* **Exercise brief**
Look through the records below, count the lines with the word "slide", and reply with only the number.

[Entries with parts and joints]

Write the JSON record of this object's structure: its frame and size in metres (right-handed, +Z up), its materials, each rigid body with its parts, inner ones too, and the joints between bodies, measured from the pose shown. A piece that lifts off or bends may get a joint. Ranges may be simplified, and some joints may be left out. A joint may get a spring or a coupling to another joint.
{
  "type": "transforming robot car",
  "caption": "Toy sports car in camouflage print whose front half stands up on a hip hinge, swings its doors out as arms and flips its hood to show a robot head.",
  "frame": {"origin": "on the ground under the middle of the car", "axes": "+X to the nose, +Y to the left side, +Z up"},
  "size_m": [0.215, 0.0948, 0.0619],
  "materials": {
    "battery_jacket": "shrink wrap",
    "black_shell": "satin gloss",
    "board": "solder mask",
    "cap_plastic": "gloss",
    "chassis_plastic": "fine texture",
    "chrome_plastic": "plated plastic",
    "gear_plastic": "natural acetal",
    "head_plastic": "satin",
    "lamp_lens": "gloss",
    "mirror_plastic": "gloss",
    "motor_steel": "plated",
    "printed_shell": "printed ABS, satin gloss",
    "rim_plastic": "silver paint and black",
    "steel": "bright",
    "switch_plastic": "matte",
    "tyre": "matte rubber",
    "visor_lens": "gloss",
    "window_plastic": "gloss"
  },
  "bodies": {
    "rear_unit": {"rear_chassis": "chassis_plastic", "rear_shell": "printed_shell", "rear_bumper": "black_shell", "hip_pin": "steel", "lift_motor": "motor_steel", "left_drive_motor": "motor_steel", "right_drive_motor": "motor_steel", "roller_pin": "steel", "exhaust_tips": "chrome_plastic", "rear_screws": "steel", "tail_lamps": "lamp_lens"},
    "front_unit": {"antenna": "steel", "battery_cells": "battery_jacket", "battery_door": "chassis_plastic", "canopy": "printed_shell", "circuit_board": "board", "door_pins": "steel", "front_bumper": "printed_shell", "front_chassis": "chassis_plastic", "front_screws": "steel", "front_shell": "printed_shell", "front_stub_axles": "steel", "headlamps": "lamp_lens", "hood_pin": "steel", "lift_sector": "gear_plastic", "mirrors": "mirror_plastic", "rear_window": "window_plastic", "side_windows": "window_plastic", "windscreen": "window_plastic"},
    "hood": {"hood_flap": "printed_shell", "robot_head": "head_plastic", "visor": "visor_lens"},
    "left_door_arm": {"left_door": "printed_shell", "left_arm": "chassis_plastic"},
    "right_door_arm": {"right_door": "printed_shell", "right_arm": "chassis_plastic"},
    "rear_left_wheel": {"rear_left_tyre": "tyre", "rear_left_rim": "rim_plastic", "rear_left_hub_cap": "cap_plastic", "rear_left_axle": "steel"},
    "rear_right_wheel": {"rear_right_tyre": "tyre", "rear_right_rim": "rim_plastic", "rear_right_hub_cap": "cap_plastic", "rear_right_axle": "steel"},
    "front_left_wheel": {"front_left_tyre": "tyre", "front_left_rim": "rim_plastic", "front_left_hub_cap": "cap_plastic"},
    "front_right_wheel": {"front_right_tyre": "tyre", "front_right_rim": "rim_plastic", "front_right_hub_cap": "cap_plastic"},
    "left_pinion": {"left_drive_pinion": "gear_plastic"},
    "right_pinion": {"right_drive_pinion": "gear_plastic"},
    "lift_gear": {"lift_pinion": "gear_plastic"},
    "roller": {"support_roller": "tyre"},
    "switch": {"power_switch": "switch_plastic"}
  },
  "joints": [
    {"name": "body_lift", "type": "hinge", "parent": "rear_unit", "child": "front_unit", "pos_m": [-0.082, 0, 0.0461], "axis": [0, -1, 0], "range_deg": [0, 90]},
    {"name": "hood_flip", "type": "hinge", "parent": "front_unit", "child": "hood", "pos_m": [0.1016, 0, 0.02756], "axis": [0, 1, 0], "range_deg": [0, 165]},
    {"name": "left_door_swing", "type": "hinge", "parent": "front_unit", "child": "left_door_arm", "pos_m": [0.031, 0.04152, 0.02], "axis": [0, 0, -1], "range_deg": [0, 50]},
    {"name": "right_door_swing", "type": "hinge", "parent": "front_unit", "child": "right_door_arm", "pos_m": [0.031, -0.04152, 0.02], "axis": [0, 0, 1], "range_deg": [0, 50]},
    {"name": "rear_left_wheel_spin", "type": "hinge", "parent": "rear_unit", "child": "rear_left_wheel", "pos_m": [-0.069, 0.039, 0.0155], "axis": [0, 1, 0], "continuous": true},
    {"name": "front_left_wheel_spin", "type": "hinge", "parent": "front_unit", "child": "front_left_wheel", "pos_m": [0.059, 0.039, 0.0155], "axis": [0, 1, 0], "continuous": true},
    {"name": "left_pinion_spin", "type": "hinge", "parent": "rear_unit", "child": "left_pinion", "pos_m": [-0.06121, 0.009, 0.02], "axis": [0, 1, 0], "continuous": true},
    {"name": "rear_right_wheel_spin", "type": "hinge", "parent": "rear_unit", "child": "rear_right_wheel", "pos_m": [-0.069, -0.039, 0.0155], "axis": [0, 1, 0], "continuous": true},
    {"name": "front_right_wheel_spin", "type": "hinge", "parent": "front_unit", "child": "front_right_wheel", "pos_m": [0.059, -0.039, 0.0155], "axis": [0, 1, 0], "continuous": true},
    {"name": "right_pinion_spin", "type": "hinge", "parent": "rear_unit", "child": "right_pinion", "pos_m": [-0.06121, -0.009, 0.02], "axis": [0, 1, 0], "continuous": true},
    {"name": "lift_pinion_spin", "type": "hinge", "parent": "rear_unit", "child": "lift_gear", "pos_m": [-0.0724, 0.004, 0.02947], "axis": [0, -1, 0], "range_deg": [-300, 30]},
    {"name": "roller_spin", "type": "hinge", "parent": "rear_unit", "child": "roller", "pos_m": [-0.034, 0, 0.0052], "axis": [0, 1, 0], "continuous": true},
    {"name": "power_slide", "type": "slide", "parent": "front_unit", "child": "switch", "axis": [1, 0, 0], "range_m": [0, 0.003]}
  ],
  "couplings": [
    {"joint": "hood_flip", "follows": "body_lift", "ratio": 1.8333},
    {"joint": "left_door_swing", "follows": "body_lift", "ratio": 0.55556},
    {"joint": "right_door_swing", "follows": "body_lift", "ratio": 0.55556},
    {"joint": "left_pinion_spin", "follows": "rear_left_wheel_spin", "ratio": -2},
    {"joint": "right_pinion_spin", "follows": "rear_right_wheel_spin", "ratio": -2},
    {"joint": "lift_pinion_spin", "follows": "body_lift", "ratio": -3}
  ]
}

==

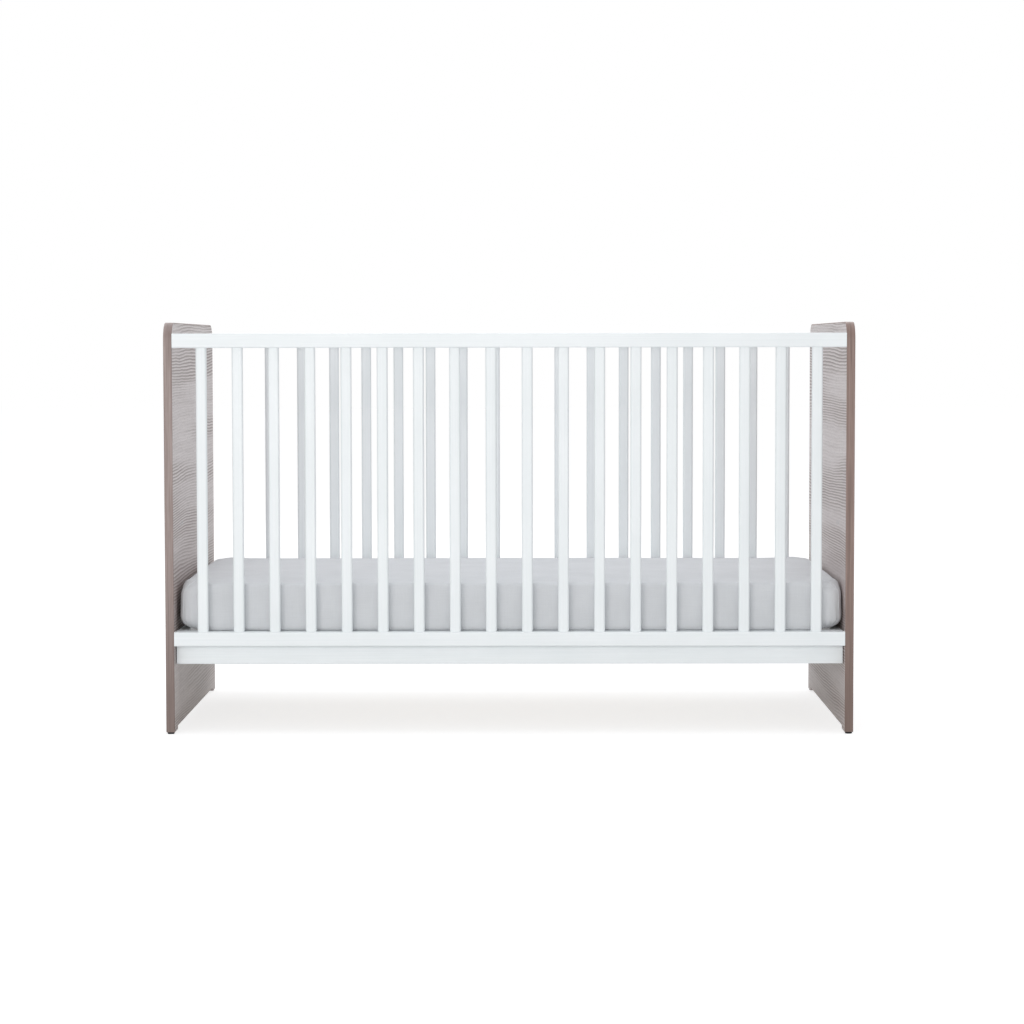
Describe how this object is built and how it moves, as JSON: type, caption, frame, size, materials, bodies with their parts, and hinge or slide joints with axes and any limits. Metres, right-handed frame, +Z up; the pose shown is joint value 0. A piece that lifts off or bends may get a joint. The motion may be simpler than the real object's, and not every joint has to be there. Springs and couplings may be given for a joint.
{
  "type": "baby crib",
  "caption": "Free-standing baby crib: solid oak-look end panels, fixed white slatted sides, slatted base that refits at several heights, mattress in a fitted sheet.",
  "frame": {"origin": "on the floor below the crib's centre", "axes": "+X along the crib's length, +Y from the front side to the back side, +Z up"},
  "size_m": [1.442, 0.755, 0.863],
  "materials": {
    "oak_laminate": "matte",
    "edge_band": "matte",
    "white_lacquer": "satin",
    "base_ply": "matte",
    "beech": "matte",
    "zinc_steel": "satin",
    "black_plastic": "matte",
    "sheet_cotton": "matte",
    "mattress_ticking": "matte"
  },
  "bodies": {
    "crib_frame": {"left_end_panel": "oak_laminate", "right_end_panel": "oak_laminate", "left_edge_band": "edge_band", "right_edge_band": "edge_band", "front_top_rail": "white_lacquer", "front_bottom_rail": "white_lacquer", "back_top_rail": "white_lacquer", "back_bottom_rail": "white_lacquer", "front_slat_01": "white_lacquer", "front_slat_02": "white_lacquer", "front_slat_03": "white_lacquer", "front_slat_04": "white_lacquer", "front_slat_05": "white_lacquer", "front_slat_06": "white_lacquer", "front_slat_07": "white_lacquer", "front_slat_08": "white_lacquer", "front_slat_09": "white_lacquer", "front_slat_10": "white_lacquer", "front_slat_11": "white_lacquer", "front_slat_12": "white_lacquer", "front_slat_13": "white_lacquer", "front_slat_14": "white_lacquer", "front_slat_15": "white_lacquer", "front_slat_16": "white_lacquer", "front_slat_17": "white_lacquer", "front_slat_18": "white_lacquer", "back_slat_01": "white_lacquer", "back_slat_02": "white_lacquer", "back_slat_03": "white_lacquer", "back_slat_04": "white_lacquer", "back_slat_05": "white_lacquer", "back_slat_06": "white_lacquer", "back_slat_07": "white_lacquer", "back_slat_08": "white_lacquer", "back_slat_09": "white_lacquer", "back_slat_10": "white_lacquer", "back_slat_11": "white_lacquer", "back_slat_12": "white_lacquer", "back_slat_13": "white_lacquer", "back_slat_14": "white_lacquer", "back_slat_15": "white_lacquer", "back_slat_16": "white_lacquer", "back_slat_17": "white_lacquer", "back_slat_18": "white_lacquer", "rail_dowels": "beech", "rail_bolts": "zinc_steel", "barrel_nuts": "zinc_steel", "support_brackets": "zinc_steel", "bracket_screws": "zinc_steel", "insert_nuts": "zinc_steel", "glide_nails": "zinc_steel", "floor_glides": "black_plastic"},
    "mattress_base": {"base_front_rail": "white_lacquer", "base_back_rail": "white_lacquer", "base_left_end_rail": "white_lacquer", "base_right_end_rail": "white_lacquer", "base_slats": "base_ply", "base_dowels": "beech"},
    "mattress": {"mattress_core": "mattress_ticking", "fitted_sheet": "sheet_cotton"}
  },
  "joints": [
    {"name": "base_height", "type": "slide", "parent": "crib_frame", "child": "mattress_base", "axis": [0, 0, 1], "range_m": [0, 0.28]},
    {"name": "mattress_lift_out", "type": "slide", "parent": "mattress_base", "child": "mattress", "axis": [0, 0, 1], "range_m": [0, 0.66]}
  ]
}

* **Result**
4